Repeat the full listing, word for word.

▶ **Material**:
________________

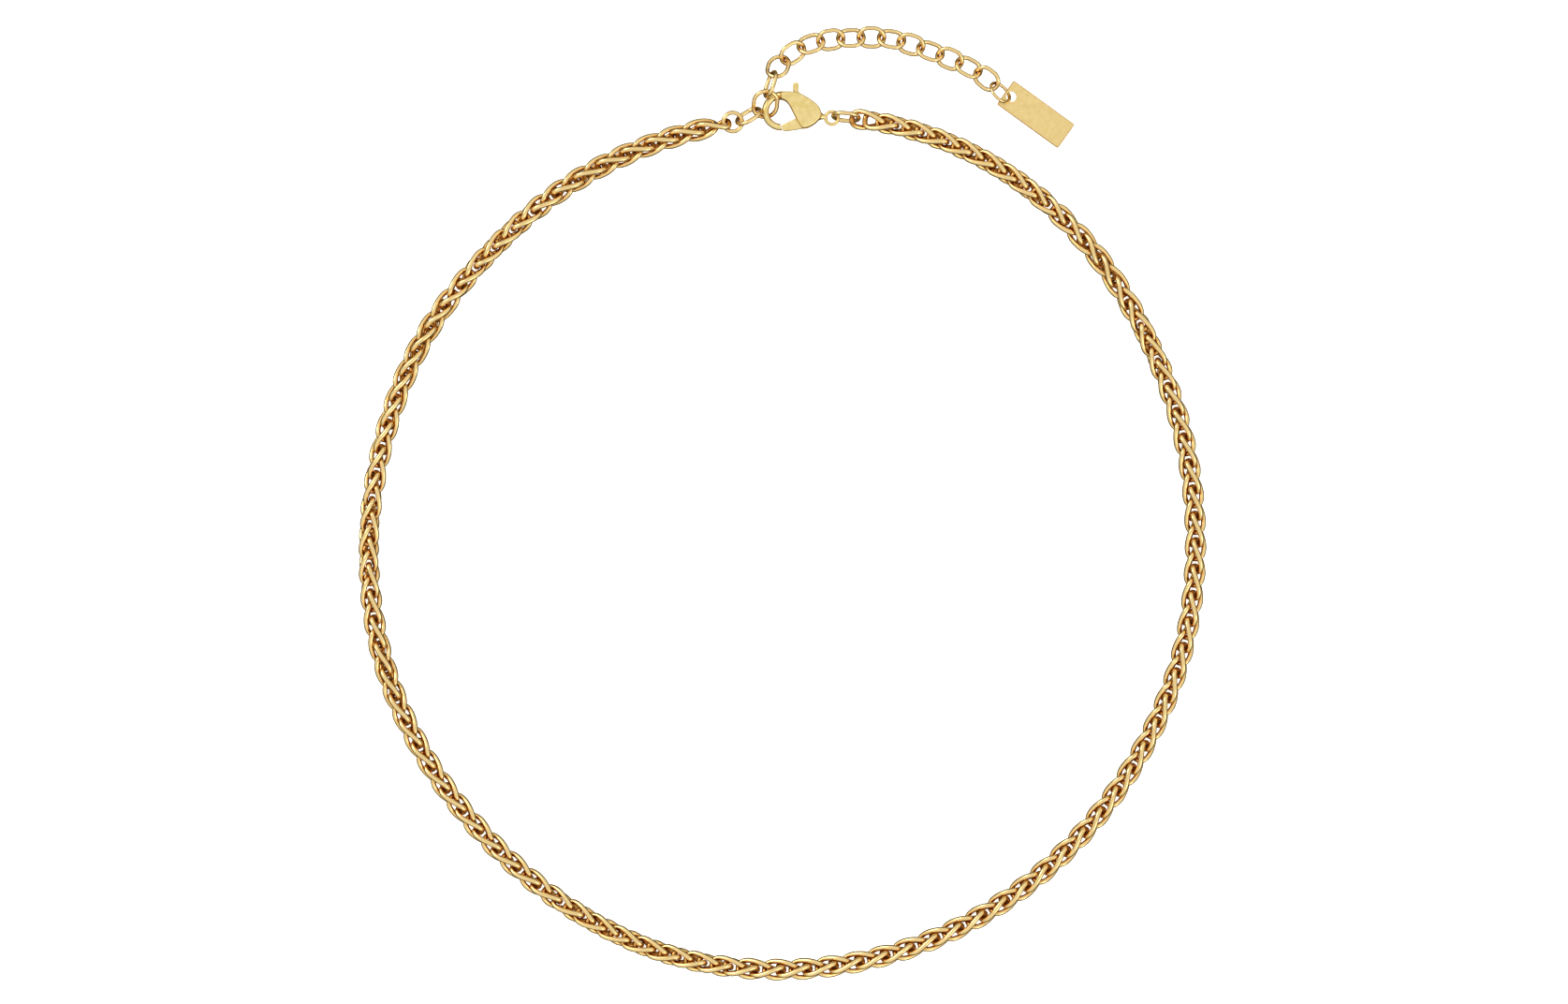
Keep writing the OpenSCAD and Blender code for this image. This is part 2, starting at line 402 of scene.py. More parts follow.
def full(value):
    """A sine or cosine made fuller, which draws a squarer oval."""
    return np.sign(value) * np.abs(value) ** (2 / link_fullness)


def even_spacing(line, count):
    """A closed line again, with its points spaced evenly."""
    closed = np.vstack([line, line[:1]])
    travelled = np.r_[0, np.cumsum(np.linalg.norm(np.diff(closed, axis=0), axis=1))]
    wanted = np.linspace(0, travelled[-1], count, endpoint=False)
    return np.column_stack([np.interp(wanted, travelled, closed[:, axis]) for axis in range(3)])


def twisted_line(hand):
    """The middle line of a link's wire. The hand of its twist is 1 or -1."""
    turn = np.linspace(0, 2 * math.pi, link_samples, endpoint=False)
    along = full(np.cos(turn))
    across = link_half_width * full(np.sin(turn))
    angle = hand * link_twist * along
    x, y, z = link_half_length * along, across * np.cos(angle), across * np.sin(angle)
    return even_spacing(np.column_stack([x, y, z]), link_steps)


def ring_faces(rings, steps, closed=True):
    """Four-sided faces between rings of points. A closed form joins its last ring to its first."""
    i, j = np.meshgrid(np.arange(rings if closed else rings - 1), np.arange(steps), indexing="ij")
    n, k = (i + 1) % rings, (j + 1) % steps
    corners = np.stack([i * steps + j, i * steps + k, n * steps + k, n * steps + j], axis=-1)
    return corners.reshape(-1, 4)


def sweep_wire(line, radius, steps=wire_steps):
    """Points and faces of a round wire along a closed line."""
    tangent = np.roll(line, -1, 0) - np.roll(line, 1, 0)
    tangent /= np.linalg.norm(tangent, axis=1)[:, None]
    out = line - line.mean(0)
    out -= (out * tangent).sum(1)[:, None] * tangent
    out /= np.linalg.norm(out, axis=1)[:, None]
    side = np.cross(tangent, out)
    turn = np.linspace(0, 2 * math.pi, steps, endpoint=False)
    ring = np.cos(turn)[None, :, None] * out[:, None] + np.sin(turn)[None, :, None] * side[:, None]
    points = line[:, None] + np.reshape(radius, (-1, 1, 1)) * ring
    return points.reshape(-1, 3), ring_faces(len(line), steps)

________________

▶ **Written solution**:
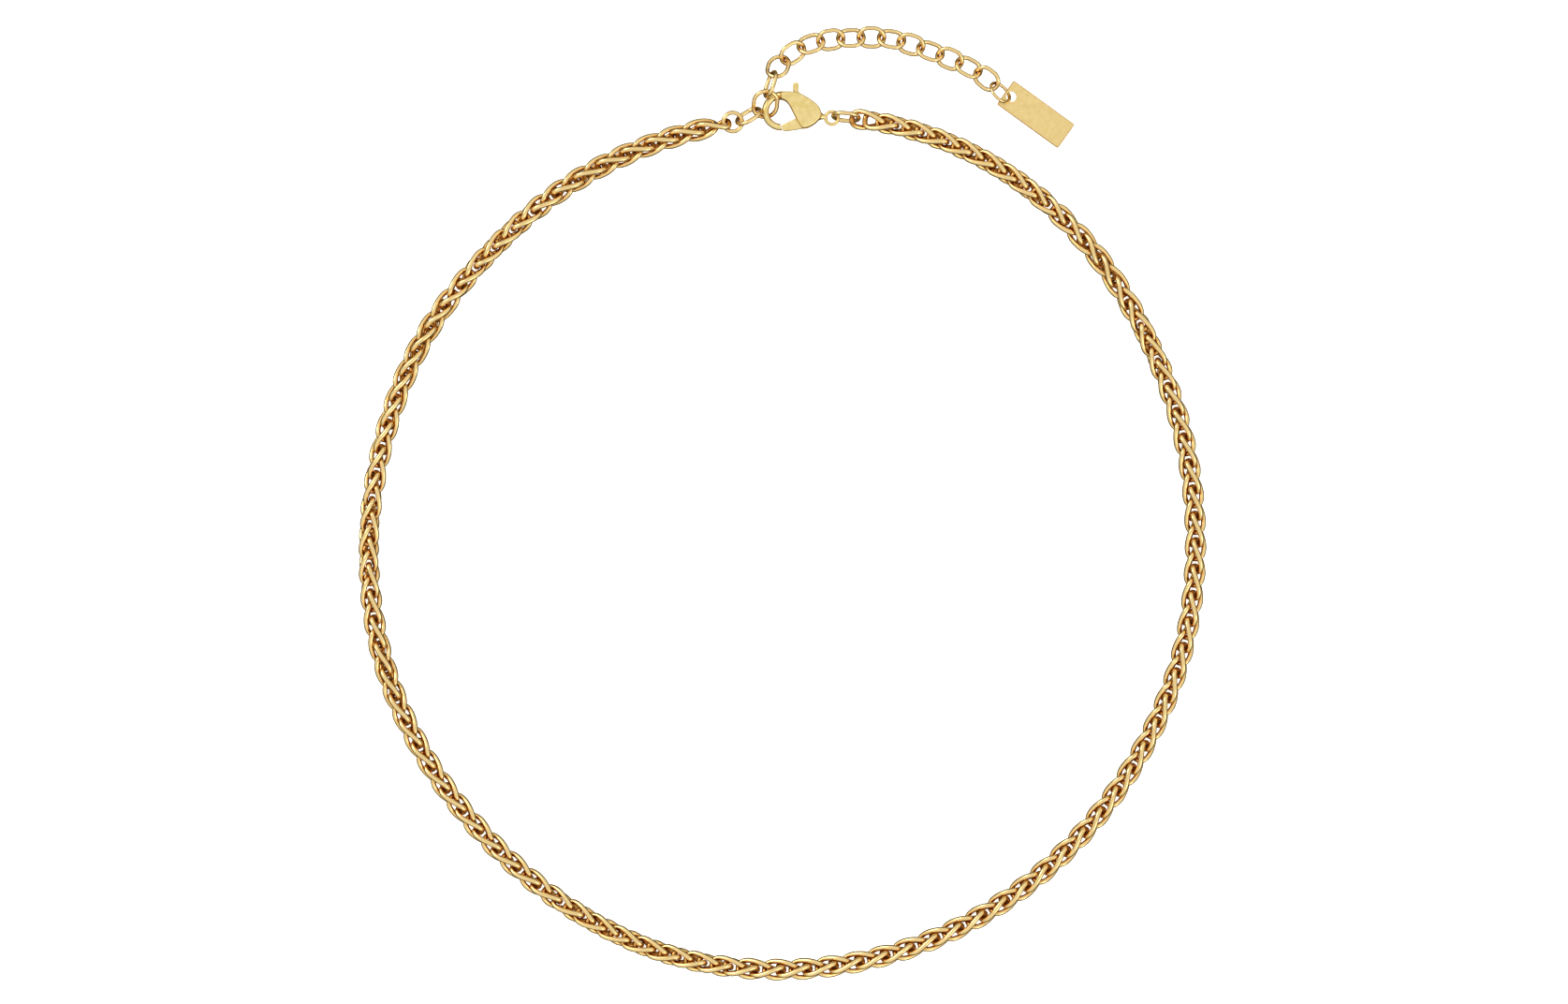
Keep writing the OpenSCAD and Blender code for this image. This is part 2, starting at line 402 of scene.py. More parts follow.
def full(value):
    """A sine or cosine made fuller, which draws a squarer oval."""
    return np.sign(value) * np.abs(value) ** (2 / link_fullness)


def even_spacing(line, count):
    """A closed line again, with its points spaced evenly."""
    closed = np.vstack([line, line[:1]])
    travelled = np.r_[0, np.cumsum(np.linalg.norm(np.diff(closed, axis=0), axis=1))]
    wanted = np.linspace(0, travelled[-1], count, endpoint=False)
    return np.column_stack([np.interp(wanted, travelled, closed[:, axis]) for axis in range(3)])


def twisted_line(hand):
    """The middle line of a link's wire. The hand of its twist is 1 or -1."""
    turn = np.linspace(0, 2 * math.pi, link_samples, endpoint=False)
    along = full(np.cos(turn))
    across = link_half_width * full(np.sin(turn))
    angle = hand * link_twist * along
    x, y, z = link_half_length * along, across * np.cos(angle), across * np.sin(angle)
    return even_spacing(np.column_stack([x, y, z]), link_steps)


def ring_faces(rings, steps, closed=True):
    """Four-sided faces between rings of points. A closed form joins its last ring to its first."""
    i, j = np.meshgrid(np.arange(rings if closed else rings - 1), np.arange(steps), indexing="ij")
    n, k = (i + 1) % rings, (j + 1) % steps
    corners = np.stack([i * steps + j, i * steps + k, n * steps + k, n * steps + j], axis=-1)
    return corners.reshape(-1, 4)


def sweep_wire(line, radius, steps=wire_steps):
    """Points and faces of a round wire along a closed line."""
    tangent = np.roll(line, -1, 0) - np.roll(line, 1, 0)
    tangent /= np.linalg.norm(tangent, axis=1)[:, None]
    out = line - line.mean(0)
    out -= (out * tangent).sum(1)[:, None] * tangent
    out /= np.linalg.norm(out, axis=1)[:, None]
    side = np.cross(tangent, out)
    turn = np.linspace(0, 2 * math.pi, steps, endpoint=False)
    ring = np.cos(turn)[None, :, None] * out[:, None] + np.sin(turn)[None, :, None] * side[:, None]
    points = line[:, None] + np.reshape(radius, (-1, 1, 1)) * ring
    return points.reshape(-1, 3), ring_faces(len(line), steps)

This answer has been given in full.